> _Exercise goal_
Please give the data below again in full, exactly as it stands.

--

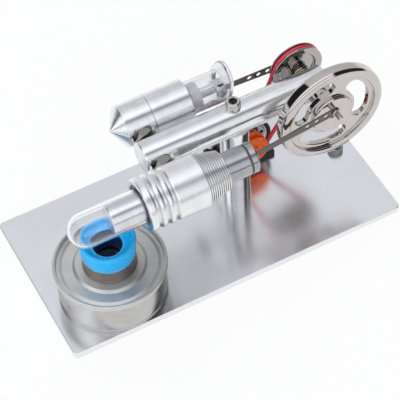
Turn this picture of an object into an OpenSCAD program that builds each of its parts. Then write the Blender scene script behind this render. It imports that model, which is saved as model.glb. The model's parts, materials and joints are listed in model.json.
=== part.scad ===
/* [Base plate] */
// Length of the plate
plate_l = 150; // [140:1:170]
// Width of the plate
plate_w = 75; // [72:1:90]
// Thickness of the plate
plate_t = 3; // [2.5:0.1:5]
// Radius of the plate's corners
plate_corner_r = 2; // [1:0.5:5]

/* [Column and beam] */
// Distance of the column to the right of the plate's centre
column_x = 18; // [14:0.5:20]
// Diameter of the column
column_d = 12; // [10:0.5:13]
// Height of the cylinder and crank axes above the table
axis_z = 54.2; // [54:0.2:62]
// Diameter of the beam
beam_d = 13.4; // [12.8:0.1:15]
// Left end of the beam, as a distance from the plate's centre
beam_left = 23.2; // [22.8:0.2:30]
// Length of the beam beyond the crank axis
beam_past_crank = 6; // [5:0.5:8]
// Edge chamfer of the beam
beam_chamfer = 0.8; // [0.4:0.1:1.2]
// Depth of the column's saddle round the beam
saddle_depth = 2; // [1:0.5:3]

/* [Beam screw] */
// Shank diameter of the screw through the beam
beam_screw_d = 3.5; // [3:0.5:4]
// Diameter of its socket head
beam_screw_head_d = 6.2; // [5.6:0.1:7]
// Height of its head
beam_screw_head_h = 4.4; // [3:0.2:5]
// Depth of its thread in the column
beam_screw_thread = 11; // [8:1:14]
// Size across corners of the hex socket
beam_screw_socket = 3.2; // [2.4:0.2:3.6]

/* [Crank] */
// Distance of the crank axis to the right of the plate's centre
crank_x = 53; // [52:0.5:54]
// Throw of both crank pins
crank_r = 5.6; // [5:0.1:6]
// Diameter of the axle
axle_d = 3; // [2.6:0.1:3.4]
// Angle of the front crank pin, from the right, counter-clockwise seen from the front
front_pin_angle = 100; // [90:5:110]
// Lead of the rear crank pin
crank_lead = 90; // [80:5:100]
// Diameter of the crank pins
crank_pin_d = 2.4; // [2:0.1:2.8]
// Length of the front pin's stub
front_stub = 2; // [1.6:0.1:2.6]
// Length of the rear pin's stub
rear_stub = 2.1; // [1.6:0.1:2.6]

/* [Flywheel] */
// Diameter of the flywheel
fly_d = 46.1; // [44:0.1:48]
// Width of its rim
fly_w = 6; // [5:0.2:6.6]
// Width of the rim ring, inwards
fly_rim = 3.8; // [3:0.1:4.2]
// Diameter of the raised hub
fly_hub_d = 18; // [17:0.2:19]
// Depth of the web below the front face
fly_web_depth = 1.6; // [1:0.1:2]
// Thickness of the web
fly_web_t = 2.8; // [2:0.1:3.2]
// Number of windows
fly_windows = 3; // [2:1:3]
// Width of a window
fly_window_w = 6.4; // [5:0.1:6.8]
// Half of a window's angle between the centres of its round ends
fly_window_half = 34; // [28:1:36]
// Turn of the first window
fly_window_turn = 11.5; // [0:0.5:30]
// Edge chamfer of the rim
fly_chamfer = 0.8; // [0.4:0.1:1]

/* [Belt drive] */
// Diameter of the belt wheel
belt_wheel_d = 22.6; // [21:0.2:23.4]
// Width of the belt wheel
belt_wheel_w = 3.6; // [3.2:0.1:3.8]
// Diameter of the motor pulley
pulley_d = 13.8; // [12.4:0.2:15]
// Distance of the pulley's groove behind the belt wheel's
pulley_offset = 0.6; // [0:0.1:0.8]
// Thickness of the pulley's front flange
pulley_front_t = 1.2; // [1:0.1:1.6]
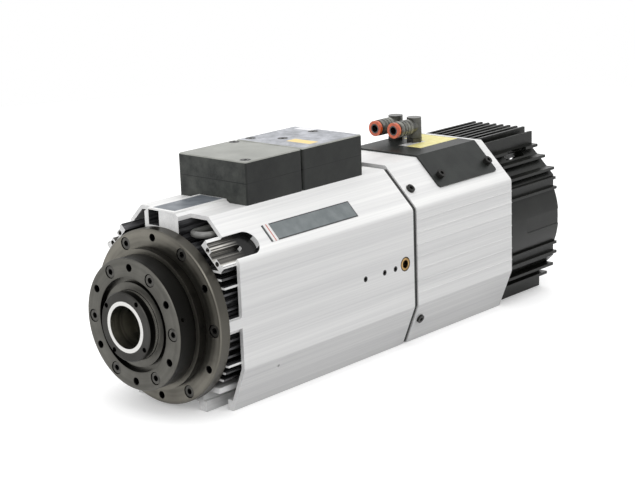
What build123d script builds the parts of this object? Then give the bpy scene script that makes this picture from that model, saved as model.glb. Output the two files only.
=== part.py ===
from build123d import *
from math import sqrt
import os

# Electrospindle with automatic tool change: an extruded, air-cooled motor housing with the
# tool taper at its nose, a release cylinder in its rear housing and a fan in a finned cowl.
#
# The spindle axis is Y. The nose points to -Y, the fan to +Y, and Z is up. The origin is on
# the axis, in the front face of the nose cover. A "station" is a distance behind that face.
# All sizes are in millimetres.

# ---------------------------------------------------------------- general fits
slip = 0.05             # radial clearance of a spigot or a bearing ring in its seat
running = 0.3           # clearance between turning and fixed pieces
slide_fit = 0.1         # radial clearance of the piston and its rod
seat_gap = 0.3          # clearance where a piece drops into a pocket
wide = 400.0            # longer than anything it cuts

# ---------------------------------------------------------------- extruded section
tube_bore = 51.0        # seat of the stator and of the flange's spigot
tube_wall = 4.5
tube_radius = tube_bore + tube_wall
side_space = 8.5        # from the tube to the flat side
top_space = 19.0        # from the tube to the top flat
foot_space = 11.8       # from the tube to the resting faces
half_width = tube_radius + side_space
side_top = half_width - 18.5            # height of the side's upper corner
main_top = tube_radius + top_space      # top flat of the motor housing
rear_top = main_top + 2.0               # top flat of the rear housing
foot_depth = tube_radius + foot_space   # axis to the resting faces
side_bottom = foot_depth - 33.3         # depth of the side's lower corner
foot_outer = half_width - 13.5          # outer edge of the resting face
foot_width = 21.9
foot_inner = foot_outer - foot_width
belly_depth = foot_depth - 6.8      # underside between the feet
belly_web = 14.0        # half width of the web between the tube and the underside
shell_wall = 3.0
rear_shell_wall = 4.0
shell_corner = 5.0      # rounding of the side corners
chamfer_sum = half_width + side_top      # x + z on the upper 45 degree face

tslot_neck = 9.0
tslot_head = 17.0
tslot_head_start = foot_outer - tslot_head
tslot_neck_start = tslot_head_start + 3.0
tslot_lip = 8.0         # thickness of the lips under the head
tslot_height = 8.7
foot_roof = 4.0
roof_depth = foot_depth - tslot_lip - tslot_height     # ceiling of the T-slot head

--

> _Result_
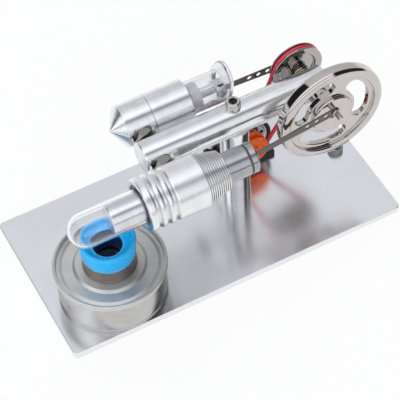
Turn this picture of an object into an OpenSCAD program that builds each of its parts. Then write the Blender scene script behind this render. It imports that model, which is saved as model.glb. The model's parts, materials and joints are listed in model.json.
=== part.scad ===
/* [Base plate] */
// Length of the plate
plate_l = 150; // [140:1:170]
// Width of the plate
plate_w = 75; // [72:1:90]
// Thickness of the plate
plate_t = 3; // [2.5:0.1:5]
// Radius of the plate's corners
plate_corner_r = 2; // [1:0.5:5]

/* [Column and beam] */
// Distance of the column to the right of the plate's centre
column_x = 18; // [14:0.5:20]
// Diameter of the column
column_d = 12; // [10:0.5:13]
// Height of the cylinder and crank axes above the table
axis_z = 54.2; // [54:0.2:62]
// Diameter of the beam
beam_d = 13.4; // [12.8:0.1:15]
// Left end of the beam, as a distance from the plate's centre
beam_left = 23.2; // [22.8:0.2:30]
// Length of the beam beyond the crank axis
beam_past_crank = 6; // [5:0.5:8]
// Edge chamfer of the beam
beam_chamfer = 0.8; // [0.4:0.1:1.2]
// Depth of the column's saddle round the beam
saddle_depth = 2; // [1:0.5:3]

/* [Beam screw] */
// Shank diameter of the screw through the beam
beam_screw_d = 3.5; // [3:0.5:4]
// Diameter of its socket head
beam_screw_head_d = 6.2; // [5.6:0.1:7]
// Height of its head
beam_screw_head_h = 4.4; // [3:0.2:5]
// Depth of its thread in the column
beam_screw_thread = 11; // [8:1:14]
// Size across corners of the hex socket
beam_screw_socket = 3.2; // [2.4:0.2:3.6]

/* [Crank] */
// Distance of the crank axis to the right of the plate's centre
crank_x = 53; // [52:0.5:54]
// Throw of both crank pins
crank_r = 5.6; // [5:0.1:6]
// Diameter of the axle
axle_d = 3; // [2.6:0.1:3.4]
// Angle of the front crank pin, from the right, counter-clockwise seen from the front
front_pin_angle = 100; // [90:5:110]
// Lead of the rear crank pin
crank_lead = 90; // [80:5:100]
// Diameter of the crank pins
crank_pin_d = 2.4; // [2:0.1:2.8]
// Length of the front pin's stub
front_stub = 2; // [1.6:0.1:2.6]
// Length of the rear pin's stub
rear_stub = 2.1; // [1.6:0.1:2.6]

/* [Flywheel] */
// Diameter of the flywheel
fly_d = 46.1; // [44:0.1:48]
// Width of its rim
fly_w = 6; // [5:0.2:6.6]
// Width of the rim ring, inwards
fly_rim = 3.8; // [3:0.1:4.2]
// Diameter of the raised hub
fly_hub_d = 18; // [17:0.2:19]
// Depth of the web below the front face
fly_web_depth = 1.6; // [1:0.1:2]
// Thickness of the web
fly_web_t = 2.8; // [2:0.1:3.2]
// Number of windows
fly_windows = 3; // [2:1:3]
// Width of a window
fly_window_w = 6.4; // [5:0.1:6.8]
// Half of a window's angle between the centres of its round ends
fly_window_half = 34; // [28:1:36]
// Turn of the first window
fly_window_turn = 11.5; // [0:0.5:30]
// Edge chamfer of the rim
fly_chamfer = 0.8; // [0.4:0.1:1]

/* [Belt drive] */
// Diameter of the belt wheel
belt_wheel_d = 22.6; // [21:0.2:23.4]
// Width of the belt wheel
belt_wheel_w = 3.6; // [3.2:0.1:3.8]
// Diameter of the motor pulley
pulley_d = 13.8; // [12.4:0.2:15]
// Distance of the pulley's groove behind the belt wheel's
pulley_offset = 0.6; // [0:0.1:0.8]
// Thickness of the pulley's front flange
pulley_front_t = 1.2; // [1:0.1:1.6]
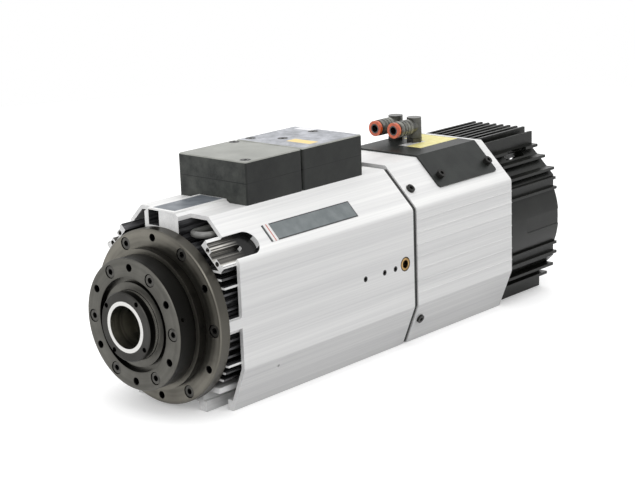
What build123d script builds the parts of this object? Then give the bpy scene script that makes this picture from that model, saved as model.glb. Output the two files only.
=== part.py ===
from build123d import *
from math import sqrt
import os

# Electrospindle with automatic tool change: an extruded, air-cooled motor housing with the
# tool taper at its nose, a release cylinder in its rear housing and a fan in a finned cowl.
#
# The spindle axis is Y. The nose points to -Y, the fan to +Y, and Z is up. The origin is on
# the axis, in the front face of the nose cover. A "station" is a distance behind that face.
# All sizes are in millimetres.

# ---------------------------------------------------------------- general fits
slip = 0.05             # radial clearance of a spigot or a bearing ring in its seat
running = 0.3           # clearance between turning and fixed pieces
slide_fit = 0.1         # radial clearance of the piston and its rod
seat_gap = 0.3          # clearance where a piece drops into a pocket
wide = 400.0            # longer than anything it cuts

# ---------------------------------------------------------------- extruded section
tube_bore = 51.0        # seat of the stator and of the flange's spigot
tube_wall = 4.5
tube_radius = tube_bore + tube_wall
side_space = 8.5        # from the tube to the flat side
top_space = 19.0        # from the tube to the top flat
foot_space = 11.8       # from the tube to the resting faces
half_width = tube_radius + side_space
side_top = half_width - 18.5            # height of the side's upper corner
main_top = tube_radius + top_space      # top flat of the motor housing
rear_top = main_top + 2.0               # top flat of the rear housing
foot_depth = tube_radius + foot_space   # axis to the resting faces
side_bottom = foot_depth - 33.3         # depth of the side's lower corner
foot_outer = half_width - 13.5          # outer edge of the resting face
foot_width = 21.9
foot_inner = foot_outer - foot_width
belly_depth = foot_depth - 6.8      # underside between the feet
belly_web = 14.0        # half width of the web between the tube and the underside
shell_wall = 3.0
rear_shell_wall = 4.0
shell_corner = 5.0      # rounding of the side corners
chamfer_sum = half_width + side_top      # x + z on the upper 45 degree face

tslot_neck = 9.0
tslot_head = 17.0
tslot_head_start = foot_outer - tslot_head
tslot_neck_start = tslot_head_start + 3.0
tslot_lip = 8.0         # thickness of the lips under the head
tslot_height = 8.7
foot_roof = 4.0
roof_depth = foot_depth - tslot_lip - tslot_height     # ceiling of the T-slot head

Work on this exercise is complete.